All of the material below is to be returned exactly.

═════ Source material ═════

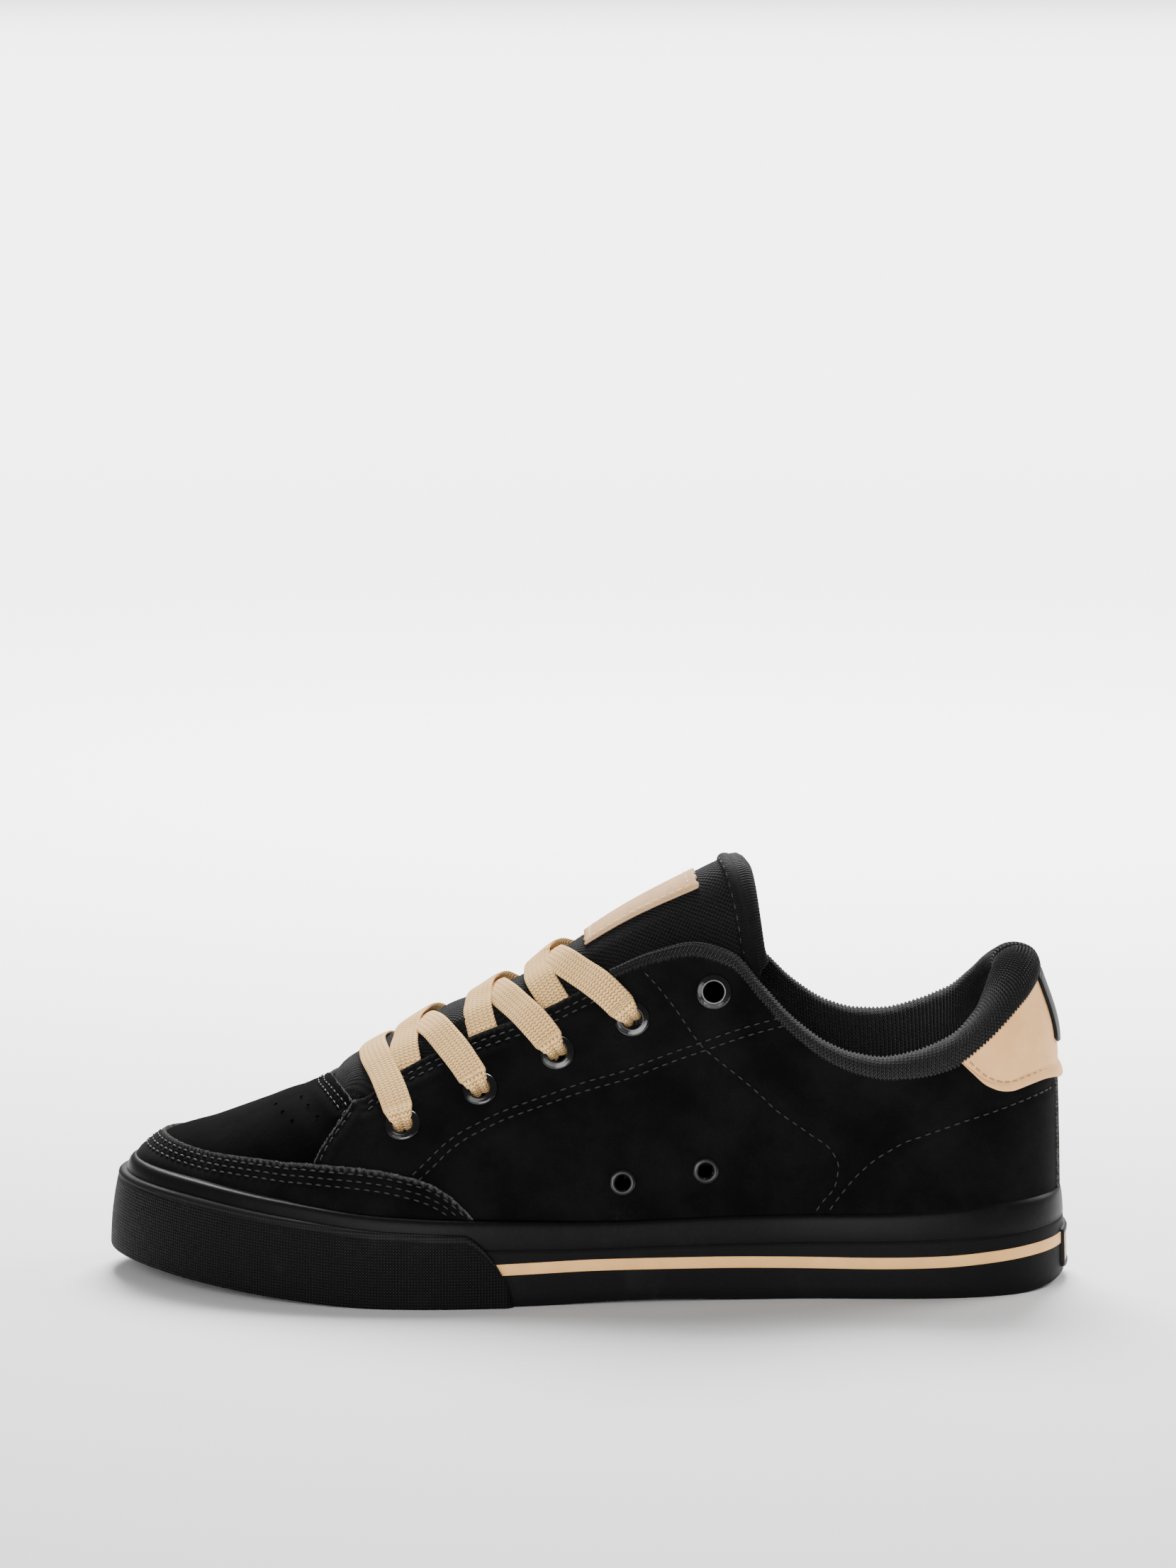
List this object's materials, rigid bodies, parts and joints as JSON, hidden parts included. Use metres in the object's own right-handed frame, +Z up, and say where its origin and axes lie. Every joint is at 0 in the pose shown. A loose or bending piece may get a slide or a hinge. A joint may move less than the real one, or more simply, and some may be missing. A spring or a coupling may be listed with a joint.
{
  "type": "skateboarding shoe",
  "caption": "Low black suede skateboarding shoe with a padded knit collar, flat laces, a rubber toe bumper and a flat rubber cup sole, standing empty.",
  "frame": {"origin": "on the floor under the middle of the shoe's box", "axes": "+X to the toe, +Y to the outer side of the foot, +Z up"},
  "size_m": [0.3, 0.1121, 0.1317],
  "materials": {
    "rubber_black": "smooth satin on the foxing, matte and textured on the toe bumper and tread",
    "nubuck_black": "matte buffed nap with sewn panels and small holes over the toes",
    "knit_black": "ribbed knit over soft padding",
    "canvas_black": "coarse basket weave with a bound edge",
    "lace_beige": "flat woven lace",
    "enamel_black": "glossy enamelled eyelets, duller vents",
    "plate_beige": "plain satin face, no lettering",
    "insole_black": "plain fabric over foam"
  },
  "bodies": {
    "root": {"outsole": "rubber_black", "foxing": "rubber_black", "toe_bumper": "rubber_black", "heel_plate": "plate_beige", "insole": "insole_black", "upper": "nubuck_black", "collar": "knit_black", "tongue": "canvas_black", "lace_bar": "lace_beige", "lace_crossing_1": "lace_beige", "lace_crossing_2": "lace_beige", "lace_crossing_3": "lace_beige", "eyelet_inner_1": "enamel_black", "eyelet_inner_2": "enamel_black", "eyelet_inner_3": "enamel_black", "eyelet_inner_4": "enamel_black", "eyelet_inner_5": "enamel_black", "eyelet_outer_1": "enamel_black", "eyelet_outer_2": "enamel_black", "eyelet_outer_3": "enamel_black", "eyelet_outer_4": "enamel_black", "eyelet_outer_5": "enamel_black", "vent_inner_1": "enamel_black", "vent_inner_2": "enamel_black", "vent_outer_1": "enamel_black", "vent_outer_2": "enamel_black"}
  },
  "joints": []
}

═════

◆ **Exercise result**:
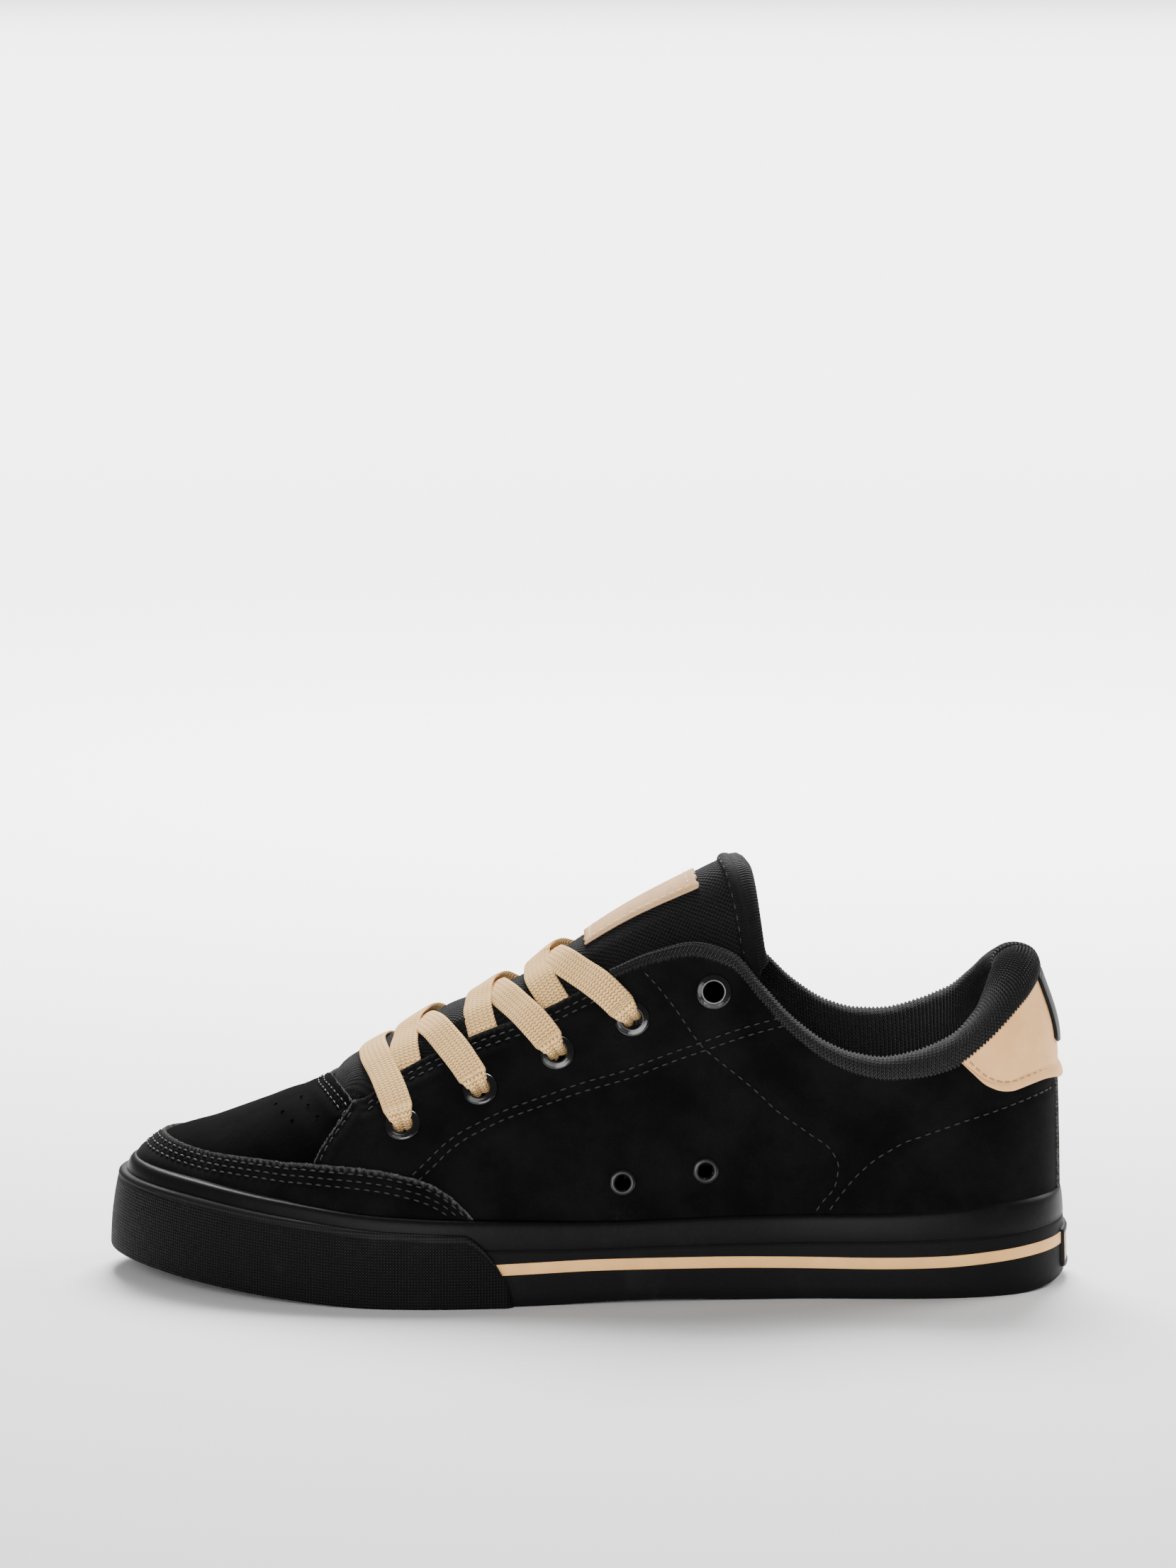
List this object's materials, rigid bodies, parts and joints as JSON, hidden parts included. Use metres in the object's own right-handed frame, +Z up, and say where its origin and axes lie. Every joint is at 0 in the pose shown. A loose or bending piece may get a slide or a hinge. A joint may move less than the real one, or more simply, and some may be missing. A spring or a coupling may be listed with a joint.
{
  "type": "skateboarding shoe",
  "caption": "Low black suede skateboarding shoe with a padded knit collar, flat laces, a rubber toe bumper and a flat rubber cup sole, standing empty.",
  "frame": {"origin": "on the floor under the middle of the shoe's box", "axes": "+X to the toe, +Y to the outer side of the foot, +Z up"},
  "size_m": [0.3, 0.1121, 0.1317],
  "materials": {
    "rubber_black": "smooth satin on the foxing, matte and textured on the toe bumper and tread",
    "nubuck_black": "matte buffed nap with sewn panels and small holes over the toes",
    "knit_black": "ribbed knit over soft padding",
    "canvas_black": "coarse basket weave with a bound edge",
    "lace_beige": "flat woven lace",
    "enamel_black": "glossy enamelled eyelets, duller vents",
    "plate_beige": "plain satin face, no lettering",
    "insole_black": "plain fabric over foam"
  },
  "bodies": {
    "root": {"outsole": "rubber_black", "foxing": "rubber_black", "toe_bumper": "rubber_black", "heel_plate": "plate_beige", "insole": "insole_black", "upper": "nubuck_black", "collar": "knit_black", "tongue": "canvas_black", "lace_bar": "lace_beige", "lace_crossing_1": "lace_beige", "lace_crossing_2": "lace_beige", "lace_crossing_3": "lace_beige", "eyelet_inner_1": "enamel_black", "eyelet_inner_2": "enamel_black", "eyelet_inner_3": "enamel_black", "eyelet_inner_4": "enamel_black", "eyelet_inner_5": "enamel_black", "eyelet_outer_1": "enamel_black", "eyelet_outer_2": "enamel_black", "eyelet_outer_3": "enamel_black", "eyelet_outer_4": "enamel_black", "eyelet_outer_5": "enamel_black", "vent_inner_1": "enamel_black", "vent_inner_2": "enamel_black", "vent_outer_1": "enamel_black", "vent_outer_2": "enamel_black"}
  },
  "joints": []
}